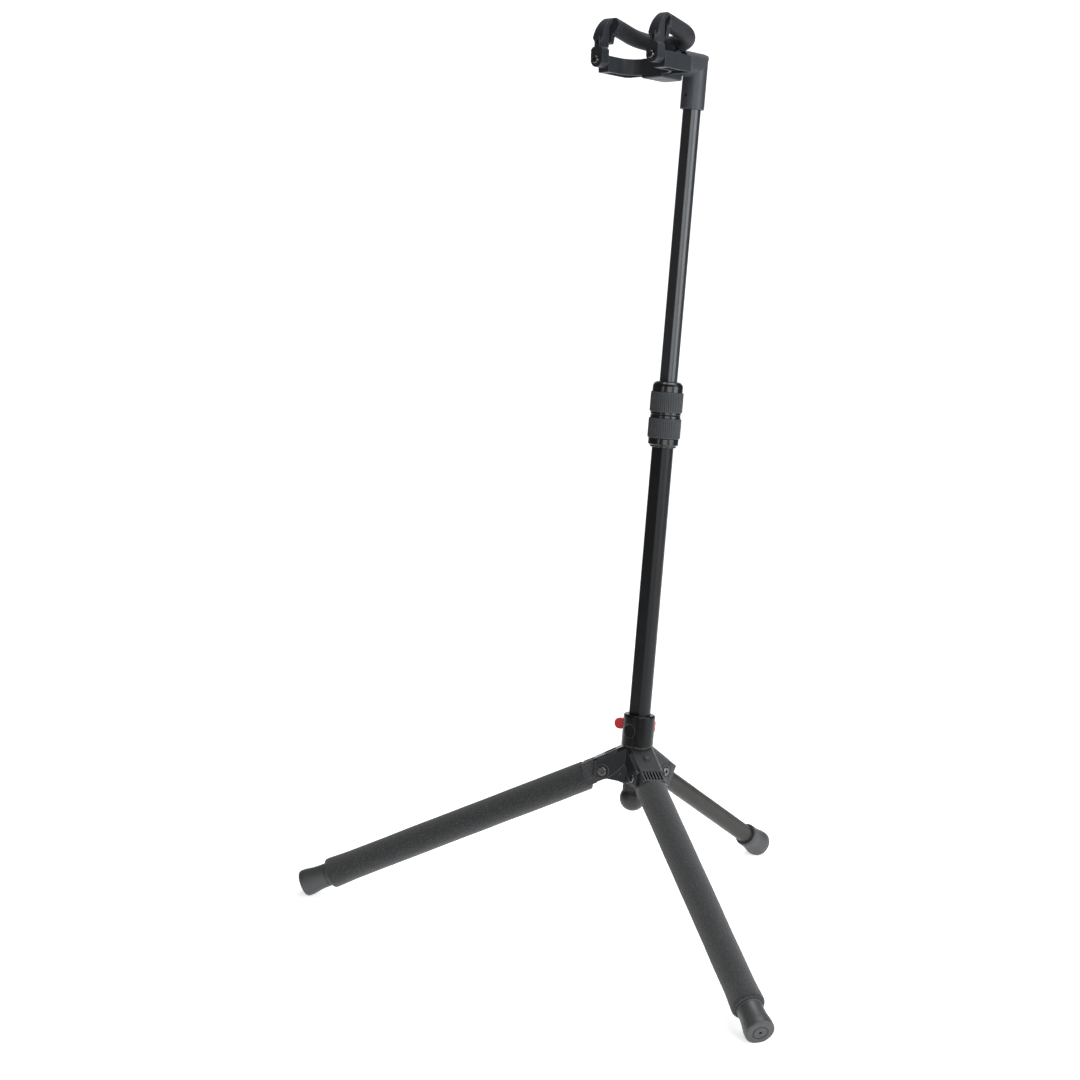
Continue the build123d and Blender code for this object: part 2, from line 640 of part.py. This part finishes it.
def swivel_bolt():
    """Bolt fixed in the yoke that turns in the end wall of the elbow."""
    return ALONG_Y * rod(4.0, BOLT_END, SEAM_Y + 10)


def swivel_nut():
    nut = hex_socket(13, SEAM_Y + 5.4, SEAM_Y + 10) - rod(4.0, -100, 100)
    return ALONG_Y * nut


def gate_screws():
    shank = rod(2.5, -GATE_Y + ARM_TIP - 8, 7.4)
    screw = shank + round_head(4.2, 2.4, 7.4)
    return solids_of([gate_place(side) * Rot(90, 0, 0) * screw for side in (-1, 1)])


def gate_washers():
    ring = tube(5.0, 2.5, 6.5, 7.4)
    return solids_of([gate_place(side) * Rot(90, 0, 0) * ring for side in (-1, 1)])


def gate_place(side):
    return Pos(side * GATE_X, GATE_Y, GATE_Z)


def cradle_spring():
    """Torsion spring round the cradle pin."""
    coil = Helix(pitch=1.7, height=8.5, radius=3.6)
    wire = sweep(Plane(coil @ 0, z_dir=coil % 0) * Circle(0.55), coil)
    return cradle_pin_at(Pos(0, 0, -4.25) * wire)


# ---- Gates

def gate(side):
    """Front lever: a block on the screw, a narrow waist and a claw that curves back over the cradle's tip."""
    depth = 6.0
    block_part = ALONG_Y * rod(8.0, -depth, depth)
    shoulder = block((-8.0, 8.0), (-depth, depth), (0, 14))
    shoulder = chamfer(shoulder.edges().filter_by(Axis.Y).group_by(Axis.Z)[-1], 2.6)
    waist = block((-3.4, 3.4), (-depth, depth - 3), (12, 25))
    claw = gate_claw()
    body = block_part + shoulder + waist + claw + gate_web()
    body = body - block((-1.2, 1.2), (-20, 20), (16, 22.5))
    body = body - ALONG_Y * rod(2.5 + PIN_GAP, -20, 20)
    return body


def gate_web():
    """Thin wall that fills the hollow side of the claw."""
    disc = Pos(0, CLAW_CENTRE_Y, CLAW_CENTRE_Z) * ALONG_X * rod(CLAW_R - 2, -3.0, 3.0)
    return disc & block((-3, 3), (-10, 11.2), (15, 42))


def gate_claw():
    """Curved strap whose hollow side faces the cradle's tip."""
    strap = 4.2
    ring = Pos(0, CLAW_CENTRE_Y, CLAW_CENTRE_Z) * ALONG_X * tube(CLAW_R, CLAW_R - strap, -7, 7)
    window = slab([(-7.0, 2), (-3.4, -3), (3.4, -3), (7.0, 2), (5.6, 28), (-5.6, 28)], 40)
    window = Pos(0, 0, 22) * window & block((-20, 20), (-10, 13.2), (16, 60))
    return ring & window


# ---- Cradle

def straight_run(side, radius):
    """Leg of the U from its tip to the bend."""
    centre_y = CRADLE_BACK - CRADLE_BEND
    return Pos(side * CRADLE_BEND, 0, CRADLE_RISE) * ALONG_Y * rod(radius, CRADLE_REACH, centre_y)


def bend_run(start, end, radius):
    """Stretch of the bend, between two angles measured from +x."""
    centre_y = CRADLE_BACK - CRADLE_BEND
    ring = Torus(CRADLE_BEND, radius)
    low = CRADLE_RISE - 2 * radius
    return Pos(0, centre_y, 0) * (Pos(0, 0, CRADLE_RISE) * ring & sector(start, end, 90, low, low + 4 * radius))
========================
= Directions for this task =
Please write out exactly the lines from the start of the data through the line that contains "return ALONG_Y * nut", both ends included, and nothing else.

= Exercise output =
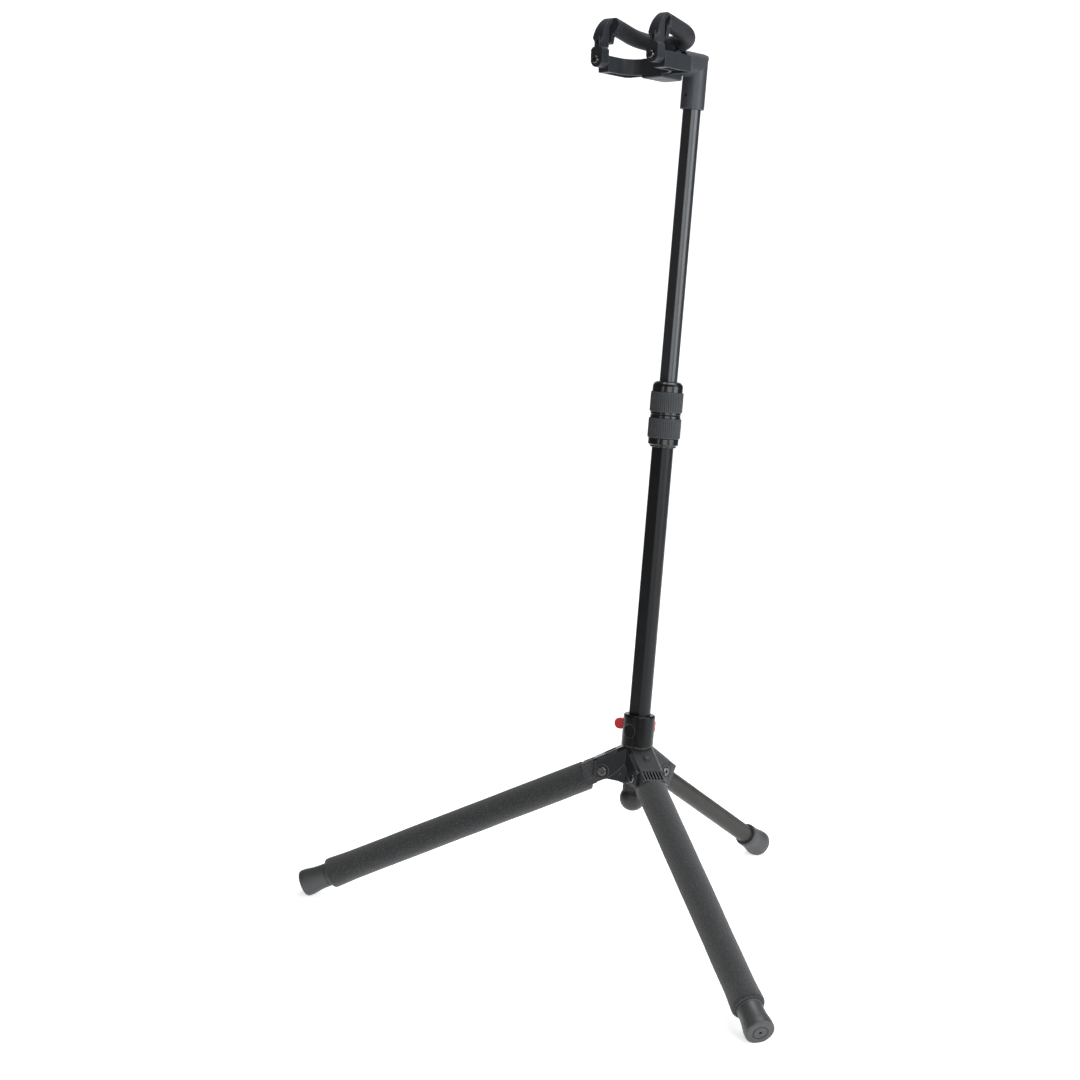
Continue the build123d and Blender code for this object: part 2, from line 640 of part.py. This part finishes it.
def swivel_bolt():
    """Bolt fixed in the yoke that turns in the end wall of the elbow."""
    return ALONG_Y * rod(4.0, BOLT_END, SEAM_Y + 10)


def swivel_nut():
    nut = hex_socket(13, SEAM_Y + 5.4, SEAM_Y + 10) - rod(4.0, -100, 100)
    return ALONG_Y * nut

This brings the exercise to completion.